In some analysis countries were dichotomized following Hofstede’s median scores (1991) on cultural dimensions of Individualism - Collectivism, Power Distance, Masculinity - Femininity and Uncertainty Avoidance. Anovas were computed using high versus low level of cultural dimensions as a between subjects factor and total scores of verbal and non verbal expression of joy, anger and sadness as dependent variables. Effect size are reported as r’s using Hofstede’s scores data for each country (see table 2). We also calculated new correlations following a dichothomic classification in high -low cultural dimensions with verbal and non-verbal behaviours and in general found similar results (this data is available in table 2). A description of each item and its relation with emotions are found in appendix 1.
Results
Results showed by the coefficients of the Pearson correlation (Hofstede’s scores with verbal and non-verbal behaviour in each emotion) confirm that subjects living in individualistic countries report that they express verbally anger more than in collectivist ones (r=.24, p<.01), and to a lower extent sadness (r=.10, p<.01), the joy data was not significant. Moreover, people living in low power distance countries report expressing verbally more anger (r=-.22, p<.01), sadness (r=-.13, p<.01) and joy (r=0.03, p<.05). Uncertainty avoidance was also related to higher verbal expression of sadness (r=.037, p<.05). Cultural masculinity was related to lower self report of verbal expression of joy (r=-.053, p<.01), anger (r=-.15, p<.01) and sadness (r=-.12, p<.01). Non-verbal reactions follow a similar pattern. People in individualistic countries express non-verbally more anger (r=.09, p<.01), sadness (r=.15, p<.01), and joy (r=.079, p<.01) than in collectivist areas. Countries with low power distance have more non-verbal behaviour in anger (r=.078, p<.01), sadness (r=.13, p<.01), and joy (r=.09, p<.01). Uncertainty avoidance was not relevant in motor reactions. Masculinity was related with less negative and positive non-verbal behaviour (anger r=.13, p<.01, sadness r=.09, p<.01 and joy r=.13, p<.01).
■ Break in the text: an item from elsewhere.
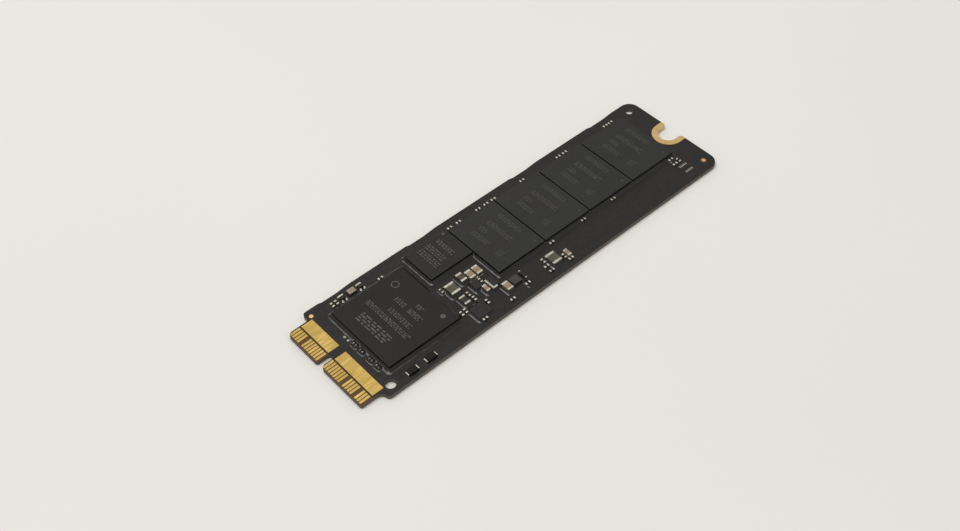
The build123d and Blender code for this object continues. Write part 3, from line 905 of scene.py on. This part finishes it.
class Packages:
    """The controller, its working memory and the row of flash packages."""

    def build(self) -> None:
        """Build every package and dress the balls under them."""
        controller = Package(
            "controller", Look.CONTROLLER_MOLD,
            (
                MarkColumn(5.75, 5.8, -5.7, 0.95, MIXED_DASHES),
                MarkColumn(7.55, 1.8, -4.1, 0.95, SHORT_DASHES),
                MarkColumn(9.85, 2.9, 0.4, 0.95, SHORT_DASHES),
                MarkColumn(9.85, -0.7, -4.1, 0.95, MIXED_DASHES),
                MarkColumn(11.6, -0.9, -2.6, 0.8, SHORT_DASHES),
            ),
            (RingMark(13.8, -5.85, 0.5), RingMark(12.3, 5.45, 0.8, 0.62, 32)),
            (MarkColumn(2.3, 4.2, -4.2, 2.0, LONG_DASHES, 4, 0.3),),
        )
        controller.build()
        dram = Package(
            "dram", Look.DRAM_MOLD,
            (
                MarkColumn(2.35, 3.0, -2.4, 1.2, SHORT_DASHES),
                MarkColumn(4.15, 3.0, -2.4, 1.2, MIXED_DASHES),
                MarkColumn(6.45, 2.6, -2.0, 0.9, SHORT_DASHES),
            ),
            (RingMark(8.8, 3.2, 0.3),),
        )
        dram.build()
        columns = (
            MarkColumn(9.0, 3.65, -2.85, 0.95, SHORT_DASHES),
            MarkColumn(6.3, 3.75, -3.25, 0.95, MIXED_DASHES),
            MarkColumn(4.3, 3.65, 1.4, 0.95, SHORT_DASHES),
            MarkColumn(2.5, 3.65, -0.8, 0.95, SHORT_DASHES),
            MarkColumn(2.4, -3.0, -4.6, 1.4, (0.3, 0.45, 0.2), 5, 0.14),
        )
        dot = RingMark(9.8, -5.75, 0.2)
        for number in range(1, NAND_COUNT + 1):
            nand = Package(
                f"nand_{number}", Look.MEMORY_MOLD, columns, (dot,), mark_look=Look.FAINT_MARK
            )
            nand.build()
        for node in ("controller_solder_balls", "dram_solder_balls", "nand_solder_balls"):
            dress_node(node, Look.SOLDER)


@dataclass(frozen=True)
class Wall:
    """A part's footprint that adhesive climbs: how high it climbs and how far out it reaches."""

    extent: Extent
    climb: float
    reach: float


# How far the metal ends of each sort of chip reach past its body along Y.
END_LENGTHS = {
    "small_chips": 0.34,
    "large_capacitors": 0.45,
    "medium_capacitors": 0.35,
    "inductor_cores": 0.5,
    "sense_resistor": 0.42,
}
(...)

In general countries that are individualistic with low power distance, low uncertainty avoidance and feminine express more emotional behaviour verbally and non-verbally.
Multiple regression analysis (see table 2) in verbal expression of anger was relevant (F(6,4511)= 95.85, p<.000) and masculinity was the strongest predictor, ß= -.095, p<.000, and the same in non-verbal behaviour (F(6,4486)= 51.82, p<.000) and masculinity had the largest weight ß= -.12,p<.000. In sadness we found similar results: multiple regression was significant in verbal (F(6,4513)= 47.85, p<.000) and in non-verbal expression (F(6,4239)= 62.08, p<.000); masculinity was the most relevant predictor, in verbal ß= -.11, p<.000 and non-verbal ß= -.05, p<.003. In joy, multiple regression analysis was relevant in verbal (F(6,4523)= 23.72, p<.000) and non-verbal (F(6,4520)= 60.28, p<.000) reactions and masculinity was the strongest predictor in non-verbal behaviour too ß= -.13 and individualism in verbal reactions ß= -.089, but masculinity was relevant too ß= -.047, p<.006. Femininity - Masculinity appears as the best predictor of emotional verbal and non-verbal expression. Power distance also specifically predicts a lower verbal expression of emotions - and lower non verbal expression of sadness. Individualism was specifically unrelated to emotional expression or was related to lower verbal expression of joy, probably because collectivism was associated with higher communication of good feelings to other people (see below). Uncertainty avoidance shows multivariate negative coefficients for the expression of joy, verbal expression of sadness and non verbal expression of anger.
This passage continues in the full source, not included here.